How much sunlight you have access to, which makes it mostly a bit better than land ownership — the local discount supermarkets here in Berlin sell PV units aimed at people renting apartments.

But yes, more one-dollar-one-vote than one-person-one-vote.


Also solar costs a lot of money up front so it favors the wealthy and excludes the poor (short of subsidy programs or other schemes). Things that favor people with money are not democratic.


> given two days' sun… [the device] will store sufficient electrical energy to light an ordinary house for a week.

Obviously this was for 1909's power consumption. But imagine having the constraint of "The average household has x square feet of solar generation capabilities" when creating an electrical appliance.

The manufacturers of the appliances would've had to care a lot more about energy efficiency, bragging about it as a feature of the newest model, instead of taking for granted that electricity would be cheap and plentiful...


Did anybody ever reproduce his findings? I recently tried to make a SnZb cell based on the patent, but it didn't work. :(


That's very cool! Can you say more about it or is there a project web site? Trying to replicate inventions from the patent filings must be incredibly difficult. They are primarily legal documents and not technical documents, unfortunately.
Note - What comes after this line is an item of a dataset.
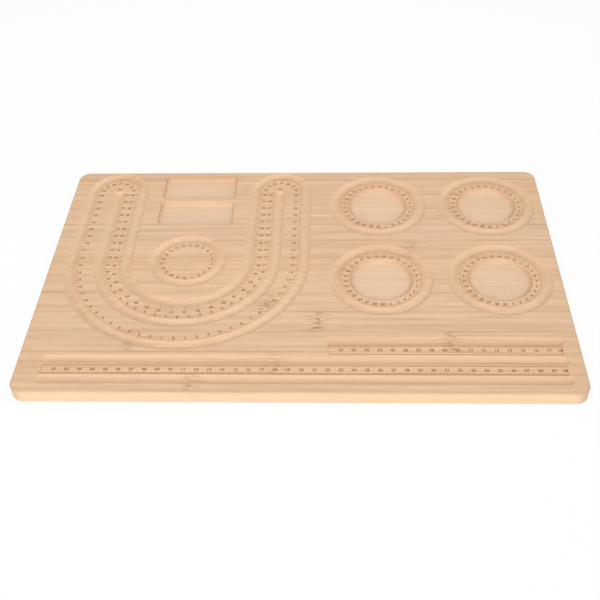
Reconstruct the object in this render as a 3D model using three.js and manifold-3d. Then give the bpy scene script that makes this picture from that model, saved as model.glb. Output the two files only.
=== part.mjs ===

I feel like you shouldn't be able to get a patent unless you submit full building plans. I don't think software patents are a good idea but if you had to open source the code in exchange for a license, that also seems like an acceptable tradeoff.


I mostly based my experiment on this website [1]. There's no documentation about it yet, bust basically I alloyed zinc and antimony in a crucible at 700°C and splat-cooled it (pour onto a steel surface and squish the cooling metal with a copper block). The resulting disk is quite brittle. I mounted it in a improvised clamp, between a copper and german silver electrode. No diode behaviour could be measured.

I think my backyard metallurgy is not very precise though. Also, my current way of holding the sample might be all kinds of bad. So some more messing around is needed

[1] https://solar.lowtechmagazine.com/2021/10/how-to-build-a-low...


https://en.wikipedia.org/wiki/George_Cove

> Cove accused a former investor, Frederick W. Huestis of organizing the kidnapping. After the kidnapping, the business shuttered

I do like the WhatIf? angle of the article, though it would have been nice to see a graph with actual solar trends vs the author's whatif trend. Still, placing the nexus point of Solar/Oil 20 years earlier doesn't seem that impressive, given the 40 year headstart.

Link to the thought experiment:

https://www.smithschool.ox.ac.uk/sites/default/files/2023-10...


We in exUSSR once seen huge number of such cases, of "genius entrepreneurs-inventors" kidnapped by some bad persons.

But when I myself learn documents and talked to witnesses (or with these inventors), in nearly all cases I seen crazy person, who cannot deal with real life tasks and trying to play role of "genius inventor", and gather money from around (read about 4D investors in toilet paper entrepreneur), and cannot make any stable economy.

And when I analyze their works (sure many prefer to make all their crazy things top secret, but sometimes leak few things), I have seen all sorts of perpetuum mobile, faked science documents, demonstrative decline of strict accounting (to make robbery more easy), dramatic crazy stories.


Interesting article. Probably better to link directly to where it was originally published, because there are pictures: https://theconversation.com/if-the-first-solar-entrepreneur-...


What if the whole business was just a scam and this was his way of winding it down?